Cheese Tools & Serving Pieces
Cheese tools and serving pieces are perfect for the cheese lover who likes to entertain and share with friends. I’m a big fan of cheese trays since they look attractive and can also be used to serve other appetizers and desserts. And these state-shaped cheeseboards by AHeirloom on Etsy? I’m pretty smitten. I’m thinking pairing one of these cutting boards with a selection of cheese, condiments (and maybe even wine) from the same state would make for a clever and unique gift. However, I also think this cheese dome is a lot of fun (and wouldn’t mind if it showed up under the tree for me) and get a lot of use out of my cheese knives that I received from my sister a few years ago.

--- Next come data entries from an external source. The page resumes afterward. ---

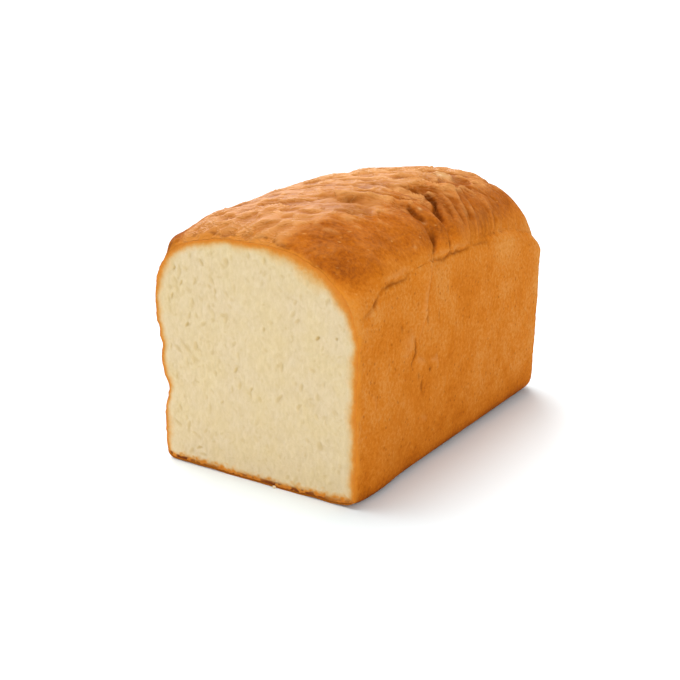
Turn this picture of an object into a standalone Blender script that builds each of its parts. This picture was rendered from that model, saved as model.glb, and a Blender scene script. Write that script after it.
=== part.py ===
"""A white tin loaf with one end cut off square, as one solid.

The loaf lies on its flat base, the cut faces -Y and the middle of its base is the origin.
Its skin is a drum whose rings are stretched, one by one, into the sections of the loaf:
base, tin walls, the seam where the dough rose out of the tin, and the dome above it.
Distances along the loaf are measured from the cut. Side 1 is the right wall, -1 the left.
"""

import bpy
import bmesh
import numpy as np

MM = 0.001

# Sizes of the whole loaf, in metres
LENGTH = 0.1988
BASE_REACH = {1: 0.0561, -1: 0.0540}
CROWN_AT_CUT = 0.1183

# Tin walls: they lean out quickly above the base and slowly after that
WALL_LEAN = 0.0029
WALL_LEAN_POWER = 0.4
BASE_EDGE_RADIUS_CUT = 0.0045
BASE_EDGE_RADIUS_BACK = 0.0100
BASE_END_RADIUS = 0.0060
TIN_CORNER_RADIUS = 0.0115
TIN_CORNER_SHARE = 0.92

# Right wall, bowed out low down: how far, place and half width along it, height where it fades
RIGHT_BOW = 0.0015
RIGHT_BOW_ALONG = (0.022, 0.016)
RIGHT_BOW_HEIGHT = (0.010, 0.060)

# Left wall, swollen above a step at the cut and pinched in below it (depth, height, half width)
LEFT_OUT = 0.0018
LEFT_STEP = 0.0019
LEFT_STEP_HEIGHT = (0.0685, 0.0712)
LEFT_PINCHES = ((0.0034, 0.037, 0.0085), (0.0008, 0.060, 0.0035))
LEFT_CUT_ZONE = (0.010, 0.050)

# Seam: the height where the dough left the tin, low at the cut and at the back corners
SEAM_MIDDLE = 0.1036
SEAM_AT_CUT = {1: 0.0800, -1: 0.0740}
SEAM_FIRST_RISE = (0.55, -0.004, 0.016)
SEAM_SECOND_RISE = (0.45, 0.016, 0.023)
SEAM_LAST_RISE = (0.0030, 0.030, 0.070)
SEAM_END_DROP = 0.0190
SEAM_END_START = 0.094
SEAM_END_POWER = 2.6

# Ledge at the seam: how far the dome stands in from the wall, and how high the step is
LEDGE_FRONT = 0.0009
LEDGE_BACK = 0.0058
LEDGE_GROWTH = (0.090, 0.185)
LEDGE_LEFT_GROWTH = (0.0, 0.015)
LEDGE_HEIGHT = 0.0012
LEDGE_SLOPE = 1.05
LEDGE_BELOW_SEAM = 0.4
LEDGE_ROUNDNESS = 1.6

# Dome: it rises steeply behind the cut, climbs on gently and sinks and rolls over at the back
DOME_FRONT_RISE = 0.0133
DOME_FRONT_RUN = 0.014
DOME_CLIMB = 0.020
DOME_BACK_SINK = 0.0072
DOME_SINK_ZONE = (0.108, 0.180)
DOME_BACK_ROLL = 0.024
DOME_ROLL_POWER = 2.6
DOME_END_FOOT = 0.0015

# Roundness of the dome across and upwards, 2 for an ellipse and more for fuller shoulders
ACROSS_CUT = {1: 2.5, -1: 2.6}
ACROSS_MIDDLE = 2.1
ACROSS_BACK = 2.5
UPWARDS_CUT = {1: 1.85, -1: 3.0}
UPWARDS_MIDDLE = 1.85
FRONT_ZONE = (0.0, 0.034)
BACK_ZONE = (0.120, 0.175)

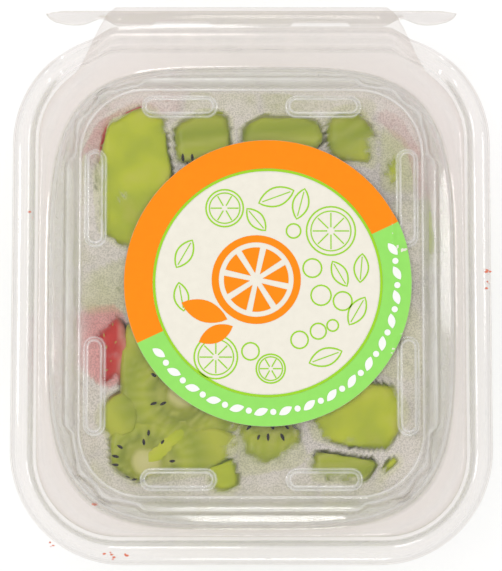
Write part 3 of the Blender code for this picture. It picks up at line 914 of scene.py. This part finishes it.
def dome_top(verts, top, seed):
    """Lowers a top piece towards its edges, unevenly, so that only its middle presses on the lid."""
    verts = verts.copy()
    middle = verts[:, :2].mean(0)
    radius = np.percentile(np.linalg.norm(verts[:, :2] - middle, axis=1), 92)
    offset = Vector((seed * 5.1, seed * 2.3, 0.7))
    for v in verts:
        if v[2] < top - 6:
            continue
        share = math.hypot(v[0] - middle[0], v[1] - middle[1]) / radius
        flat = Vector((v[0], v[1], 0))
        rough = noise.noise(flat / 5.0 + offset) + 0.5 * noise.noise(flat / 1.9 + offset)
        v[2] += 0.8 - 1.9 * min(share, 1.3) ** 2.5 + 0.9 * rough
    return verts


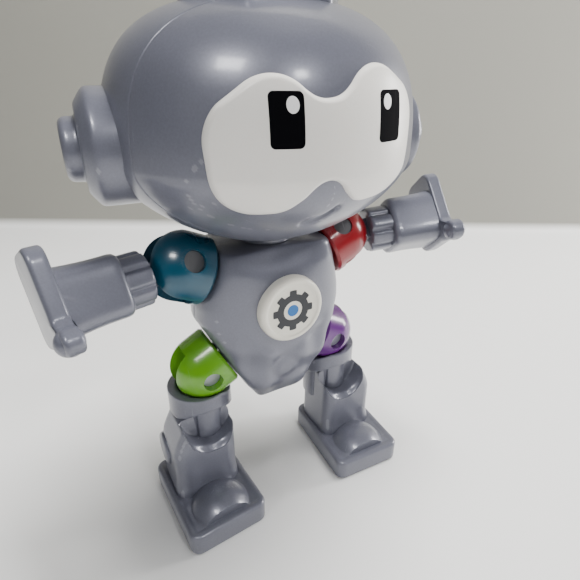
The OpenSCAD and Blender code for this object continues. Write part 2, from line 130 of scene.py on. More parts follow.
# even steps along a closed outline, then a light smoothing: each point becomes the mean of its
# neighbours within "soft" steps
def evenOutline(points, count, soft=0):
    p = np.array(points, float)
    q = np.vstack([p, p[:1]])
    step = np.linalg.norm(np.diff(q, axis=0), axis=1)
    along = np.concatenate([[0], np.cumsum(step)])
    t = np.linspace(0, along[-1], count, endpoint=False)
    out = np.stack([np.interp(t, along, q[:, 0]), np.interp(t, along, q[:, 1])], -1)
    for _ in range(soft):
        out = (np.roll(out, 1, 0) + out * 2 + np.roll(out, -1, 0)) / 4
    return out

# inward normals of a closed outline, from the difference of each point's neighbours
def inward(outline):
    d = np.roll(outline, -1, 0) - np.roll(outline, 1, 0)
    n = np.stack([-d[:, 1], d[:, 0]], -1)
    n /= np.linalg.norm(n, axis=1)[:, None] + 1e-9
    x, y = outline.T
    area = np.sum(x * np.roll(y, -1) - y * np.roll(x, -1))
    return n if area > 0 else -n

# rectangle whose corners are quarter circles of radius r, walked round in even steps
def roundRect(x0, x1, y0, y1, r, count=160):
    a = np.radians(np.arange(0, 90, 6))
    corner = np.stack([np.cos(a), np.sin(a)], -1) * r
    turns = [(x1 - r, y1 - r, 0), (x0 + r, y1 - r, 1), (x0 + r, y0 + r, 2), (x1 - r, y0 + r, 3)]
    out = []
    for cx, cy, k in turns:
        c, s = math.cos(k * quarterTurn), math.sin(k * quarterTurn)
        out.append(corner @ np.array([[c, s], [-s, c]]) + (cx, cy))
    return evenOutline(np.vstack(out), count)

# an outline pushed up from z0 to z1, both rims rolled over by quarter circles of radius r0 and r1
def softPrism(outline, z0, z1, r0, r1, walls=4):
    n = inward(outline)
    rows = []
    for t in np.linspace(0, 1, 6):
        a = t * quarterTurn
        ring = outline + n * r0 * (1 - math.sin(a))
        rows.append(np.column_stack([ring, np.full(len(ring), z0 + r0 * (1 - math.cos(a)))]))
    for z in np.linspace(z0 + r0, z1 - r1, walls + 2)[1:-1]:
        rows.append(np.column_stack([outline, np.full(len(outline), z)]))
    for t in np.linspace(0, 1, 7):
        a = t * quarterTurn
        ring = outline + n * r1 * (1 - math.cos(a))
        rows.append(np.column_stack([ring, np.full(len(ring), z1 - r1 + r1 * math.sin(a))]))
    return tube(np.array(rows))

# a profile of (radius, height) points turned about Z, corners rounded by cutting them twice
def lathe(profile, count=128, soften=2):
    p = np.array(profile, float)
    for _ in range(soften):
        d = np.linalg.norm(p[1:] - p[:-1], axis=1)
        cut = np.minimum(0.25, 0.35 / (d + 1e-9))[:, None]
        a = p[:-1] * (1 - cut) + p[1:] * cut
        b = p[:-1] * cut + p[1:] * (1 - cut)
        p = np.vstack([p[:1], np.stack([a, b], 1).reshape(-1, 2), p[-1:]])
    u = np.linspace(0, fullTurn, count, endpoint=False)
    rows = np.stack([p[:, :1] * np.cos(u), p[:, :1] * np.sin(u), np.repeat(p[:, 1:], count, 1)], -1)
    return tube(rows)

# 3t^2 - 2t^3, level at both ends
def smoothStep(x, lo, hi):
    t = np.clip((x - lo) / (hi - lo), 0, 1)
    return t * t * (3 - 2 * t)

print("finishes")

def newGroup(name, inputs, outputs):
    g = bpy.data.node_groups.new(name, "ShaderNodeTree")
    for label, kind, value in inputs:
        s = g.interface.new_socket(label, in_out="INPUT", socket_type=kind)
        s.default_value = value
    for label, kind in outputs:
        g.interface.new_socket(label, in_out="OUTPUT", socket_type=kind)
    return g, g.nodes.new("NodeGroupInput"), g.nodes.new("NodeGroupOutput")

def node(tree, kind, **values):
    n = tree.nodes.new(kind)
    for k, v in values.items():
        if k.startswith("in_"):
            n.inputs[k[3:].replace("_", " ")].default_value = v
        else:
            setattr(n, k, v)
    return n

def math2(tree, op, a, b, clamp=False):
    n = tree.nodes.new("ShaderNodeMath"); n.operation = op; n.use_clamp = clamp
    for k, v in enumerate((a, b)):
        if isinstance(v, (int, float)):
            n.inputs[k].default_value = v
        elif v is not None:
            tree.links.new(v, n.inputs[k])
    return n.outputs[0]

def blendColours(tree, factor, a, b, mode="MIX"):
    n = tree.nodes.new("ShaderNodeMix"); n.data_type = "RGBA"; n.blend_type = mode
    for socket, v in ((n.inputs[0], factor), (n.inputs[6], a), (n.inputs[7], b)):
        if isinstance(v, (int, float, tuple)):
            socket.default_value = v
        else:
            tree.links.new(v, socket)
    return n.outputs[2]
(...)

Cheese Books and Magazines
Got a cheese lover who also is also a book worm? Lucky for you there are a lot of great titles to choose from. Even though it is a magazine and not a book, I’m in love with Culture Magazine, which I wrote about when it came out way back in 2009. It’s packed full of recipes, interviews, and reviews of the latest cheeses. I’ve also read and personally enjoyed Cheesemonger and The Cheese Chronicles, and regularly reference The Cheese Primer when I have a question about cheese. And for someone who likes to cook with cheese, The Cheese Lover’s Cookbook and Guide is full of amazing recipes like Endive Canoes Stuffed with Blue Cheese, Baked Goat Cheese Salad, and Rack of Lamb with Goat Cheese Crust.
Are there other cheese-related items worth thinking about? I’m always a sucker for anything that involves cheese and would welcome your suggestions.